On the Trade Day grounds in McKinney is the old Buckner Cemetery. It dates from the Civil War and interred in it are some of the earliest settlers in Collin County. After the city of Buckner ceased to be the county seat of Collin County, the property that contained the Buckner Cemetery was purchased by the O'Brien family. Many of the early O'Brien settlers are buried there. Because the cemetery was on the O'Brien property, it has often been called the O'Brien Cemetery. A later O'Brien became a famous quarterback and has a trophy named after him, given to the most outstanding college quarterback each year. The cemetery is fenced and contains the historical markers for the city of Buckner and the cemetery itself.
In light of recent tragedies, it seems appropriate to think of those who preceded us. Death is normal and each of us hopes we can "die well." Those who lost their lives on the Columbia died honorably and well.
We know what President Bush is trying to do with Iraq. He is playing poker, trying to get Sadam Hussein to blink and leave his country. Bush doesn't want war, but what if Sadam doesn't blink? What if there is a war and our boys and girls come home maimed or dead? Will their deaths be honorable?

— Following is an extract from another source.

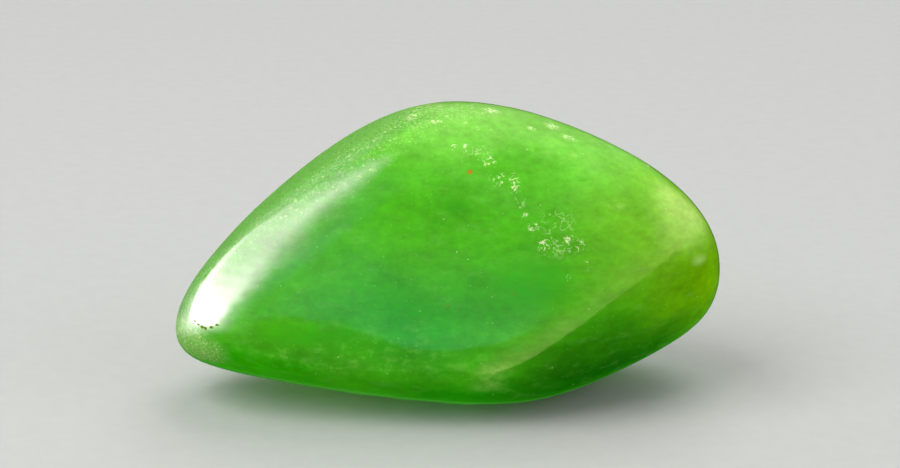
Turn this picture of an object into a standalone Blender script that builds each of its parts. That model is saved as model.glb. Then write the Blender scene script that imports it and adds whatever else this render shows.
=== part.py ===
"""A tumbled chrysoprase pebble, as one closed solid.

The stone is a convex lump whose sides are gently domed faces, worn into each other along broad soft edges.
The frame is in metres with +Z up. The long axis lies along X with the thin tip at -X, the broad front face
looks along -Y, and the origin is on the ground below the middle of the stone. It rests on a small flat that
is worn on its underside.
"""

import math

import bmesh
import bpy
import numpy as np
from mathutils import Vector

# Millimetres to metres
MM = 0.001

# The core is the point that every worn face is measured from, in millimetres above the ground.
CORE_HEIGHT = 8.5

# Half-lengths of the ball of points that is worn down to the stone, in millimetres
ROUGH_HALF_LENGTHS = (16.0, 7.0, 9.0)
ROUGH_SUBDIVISIONS = 5

# Each worn face: azimuth (0 is the front, 90 the right end) and elevation of its outward direction in
# degrees, then its reach from the core, the radius of its dome, and how far it is worn into its neighbours,
# in millimetres.
WORN_FACES = {
    "front": (0, 15, 6.6, 80, 0.8),
    "upper left bevel, lower run": (-94, 44, 11.3, 80, 1.0),
    "upper left bevel, upper run": (-96, 58, 9.2, 80, 1.0),
    "upper left, back side": (-146, 25, 9.8, 50, 1.0),
    "left shoulder": (-62, 18, 15.4, 40, 1.0),
    "left tip": (-88, -16, 18.1, 8, 0.7),
    "top": (-165, 72, 9.8, 45, 0.9),
    "top right, front side": (60, 71, 9.5, 100, 1.1),
    "top right, back side": (158, 38, 10.1, 60, 1.1),
    "upper right corner": (108, 40, 13.7, 60, 1.0),
    "right end": (90, 0, 16.6, 30, 1.0),
    "lower right facet": (30, -26, 10.5, 120, 0.7),
    "lower right, front underside": (60, -66, 10.6, 150, 0.6),
    "lower right, underneath": (100, -60, 13.5, 60, 0.8),
    "lower right corner": (80, -43, 17.0, 60, 0.7),
    "bottom bevel": (-13, -60, 9.1, 120, 0.8),
    "back": (176, 14, 7.3, 50, 1.2),
    "back, low down": (188, -24, 8.0, 50, 1.2),
    "base": (0, -90, 9.2, 80, 0.8),
}

# Shallow hollows left between the faces: azimuth and elevation of the place in degrees, depth at the middle
# and the distance over which it fades, in millimetres
WORN_HOLLOWS = {
    "low on the front, left": (-56, -6, 0.06, 3.0),
    "middle of the front": (-6, -8, 0.07, 3.0),
    "high on the right": (84, 34, 0.06, 3.2),
    "behind, left of the middle": (-156, 10, 0.16, 3.6),
    "behind, low on the right": (140, -20, 0.18, 3.4),
    "top, towards the back": (170, 58, 0.08, 3.0),
}

# Corners of the flat that the stone rests on, seen from above, in millimetres. The stone around it stays at
# least the clearance above the ground.
FLAT_CORNERS = ((4.9, -1.4), (5.7, 2.8), (-4.6, 3.0), (-5.2, -0.7))
FLAT_CLEARANCE = 0.3

# Points this close to the rim around the underside are moved onto it, in millimetres.
RIM_SNAP = 0.12

# No edge or hollow lies further than this from the core, in millimetres.
FURTHEST_REACH = 30.0
HALVINGS = 40

CHRYSOPRASE_GREEN = (0.146, 0.463, 0.073, 1.0)
POLISH_ROUGHNESS = 0.18


def clear_scene():
    for old in list(bpy.data.objects):
        bpy.data.objects.remove(old, do_unlink=True)


def direction(azimuth, elevation):
    """The unit vector of an azimuth, from the front towards the right end, and an elevation."""
    turn = math.radians(azimuth)
    lift = math.radians(elevation)
    return np.array(
        [
            math.sin(turn) * math.cos(lift),
            -math.cos(turn) * math.cos(lift),
            math.sin(lift),
        ]
    )


def wear_at(points):
    """How worn away the stone is at each point around the core: under 1 in the stone and over 1 outside it."""
    total = np.zeros(len(points))
    for azimuth, elevation, reach, dome, wear in WORN_FACES.values():
        outward = direction(azimuth, elevation)
        height = points @ outward
        aside = points - height[:, None] * outward
        sag = np.sum(aside * aside, axis=1) / (2 * dome)
        total += np.exp((height + sag - reach) / wear)
    return total


def hollow_depth(points):
    """How deep the shallow hollows are at each point of the surface."""
    depth = np.zeros(len(points))
    outward = points / np.linalg.norm(points, axis=1)[:, None]
    for azimuth, elevation, deepest, spread in WORN_HOLLOWS.values():
        place = direction(azimuth, elevation)
        # The distance along the surface is close to the distance from the ray through the hollow's middle.
        away = np.linalg.norm(points - (points @ place)[:, None] * place, axis=1)
        away = np.where(outward @ place > 0, away, FURTHEST_REACH)
        depth += deepest * np.exp(-((away / spread) ** 2))
    return depth


def worn_points(rays):
    """Where each ray from the core meets the worn surface, found by halving."""
    near = np.zeros(len(rays))
    far = np.full(len(rays), FURTHEST_REACH)
    for _ in range(HALVINGS):
        middle = (near + far) / 2
        inside = wear_at(rays * middle[:, None]) < 1
        near = np.where(inside, middle, near)
        far = np.where(inside, far, middle)
    surface = rays * near[:, None]
    return surface - rays * hollow_depth(surface)[:, None]


def place_above_origin(points):
    """Moves the stone from its core to its place above the origin."""
    placed = points + np.array([0.0, 0.0, CORE_HEIGHT])
    middle = (placed.min(axis=0) + placed.max(axis=0)) / 2
    placed[:, 0] -= middle[0]
    placed[:, 1] -= middle[1]
    return placed


def rim_in_order(lump):
    """The points around the open underside, one after the other, against the clock seen from above."""
    ahead = {}
    for edge in lump.edges:
        if edge.is_boundary:
            loop = edge.link_loops[0]
            ahead[loop.link_loop_next.vert] = loop.vert
    rim = [next(iter(ahead))]
    while ahead[rim[-1]] != rim[0]:
        rim.append(ahead[rim[-1]])
    middle = sum((vert.co for vert in rim), Vector()) / len(rim)
    turning = sum((rim[i - 1].co - middle).cross(rim[i].co - middle).z for i in range(len(rim)))
    return rim if turning > 0 else rim[::-1]


def open_underside(lump):
    """Takes away what lies below the clearance, and leaves a clean rim at that height."""
    height = FLAT_CLEARANCE * MM
    for vert in lump.verts:
        if abs(vert.co.z - height) < RIM_SNAP * MM:
            vert.co.z = height
    everything = lump.verts[:] + lump.edges[:] + lump.faces[:]
    bmesh.ops.bisect_plane(
        lump, geom=everything, dist=1e-7, plane_co=(0, 0, height), plane_no=(0, 0, -1), clear_outer=True
    )


def corner_below(place, rim, corners):
    """The corner of the flat that lies furthest out on this side, with the rim taken as an oval."""
    half_length = max(abs(vert.co.x) for vert in rim)
    half_depth = max(abs(vert.co.y) for vert in rim)
    outward = Vector((place.x / half_length**2, place.y / half_depth**2, 0))
    return max(corners, key=lambda corner: corner.co.dot(outward))


def wear_resting_flat(lump):
    """Closes the underside with a four-cornered flat on the ground and a band that slopes up to the rim."""
    open_underside(lump)
    corners = [lump.verts.new((x * MM, y * MM, 0.0)) for x, y in FLAT_CORNERS]
    rim = rim_in_order(lump)
    below = [corner_below((vert.co + rim[place - 1].co) / 2, rim, corners) for place, vert in enumerate(rim)]
    for place, vert in enumerate(rim):
        before = rim[place - 1]
        lump.faces.new((before, vert, below[place]))
        if below[place] != below[place - 1]:
            lump.faces.new((before, below[place], below[place - 1]))
    lump.faces.new(corners)


def polished_chrysoprase():
    material = bpy.data.materials.new("Polished chrysoprase")
    material.use_nodes = True
    shader = material.node_tree.nodes["Principled BSDF"]
    shader.inputs["Base Color"].default_value = CHRYSOPRASE_GREEN
    shader.inputs["Roughness"].default_value = POLISH_ROUGHNESS
    shader.inputs["Metallic"].default_value = 0.0
    material.diffuse_color = CHRYSOPRASE_GREEN
    return material


def pebble(collection):
    """A ball of triangles, each point of which is worn along its ray from the core."""
    lump = bmesh.new()
    bmesh.ops.create_icosphere(lump, subdivisions=ROUGH_SUBDIVISIONS, radius=1.0)
    rough = np.array([vert.co[:] for vert in lump.verts]) * ROUGH_HALF_LENGTHS
    rays = rough / np.linalg.norm(rough, axis=1)[:, None]
    for vert, place in zip(lump.verts, place_above_origin(worn_points(rays))):
        vert.co = place * MM
    wear_resting_flat(lump)
    bmesh.ops.recalc_face_normals(lump, faces=lump.faces)
    mesh = bpy.data.meshes.new("pebble")
    lump.to_mesh(mesh)
    lump.free()
    mesh.shade_smooth()
    mesh.materials.append(polished_chrysoprase())
    stone = bpy.data.objects.new("pebble", mesh)
    collection.objects.link(stone)
    return stone


def build():
    clear_scene()
    collection = bpy.data.collections.new("Tumbled chrysoprase")
    bpy.context.scene.collection.children.link(collection)
    pebble(collection)


build()
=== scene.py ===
import math

import bpy
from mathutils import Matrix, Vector, noise


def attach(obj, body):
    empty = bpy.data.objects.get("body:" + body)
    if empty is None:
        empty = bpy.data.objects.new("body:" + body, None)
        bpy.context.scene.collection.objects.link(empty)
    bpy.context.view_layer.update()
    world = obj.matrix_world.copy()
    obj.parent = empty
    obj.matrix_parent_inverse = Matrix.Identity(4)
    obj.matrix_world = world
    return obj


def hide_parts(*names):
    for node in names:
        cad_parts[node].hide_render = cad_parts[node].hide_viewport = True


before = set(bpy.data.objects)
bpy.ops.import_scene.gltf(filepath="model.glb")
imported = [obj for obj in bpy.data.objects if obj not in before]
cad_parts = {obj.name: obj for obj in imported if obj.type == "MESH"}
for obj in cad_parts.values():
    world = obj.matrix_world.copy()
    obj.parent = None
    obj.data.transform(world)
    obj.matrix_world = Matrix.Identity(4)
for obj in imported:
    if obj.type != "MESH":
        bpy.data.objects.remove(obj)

bl_info = {
    "name": "Tumbled chrysoprase pebble",
    "version": (1, 0, 0),
    "blender": (4, 5, 0),
    "location": "View3D > Sidebar > Chrysoprase",
    "description": "Makes a polished, translucent chrysoprase pebble and the stage that it lies on",
    "category": "Add Mesh",
}

MM = 0.001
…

The Viet Nam Memorial "Wall" was not erected to memorialize the Vietnam War. It was built to allow us to remember those who died too soon in an unnecessary war. We touch their names and we feel that we let them down. They should still be here with us, teaching us. But in a way they are, and if we'll listen to them and remember their sacrifice, then their deaths could be the most honorable of all our war dead. They are telling us not to make the same mistakes that Johnson made-trying to be the County Sheriff of the world in Vietnam. They are telling us to consider the consequences of war-death and destruction. They are reminding us that it is easier to get in to a war than to get out.
If we go to war, and when the war is over, we find nothing-no chemical weapons, no biological weapons, no nuclear weapons-then, what do we say to the families of our lost soldiers to justify their sacrifice? And what do we say to the bombed out country of Iraq encircled by their enemies? Do we build them a "Wall"?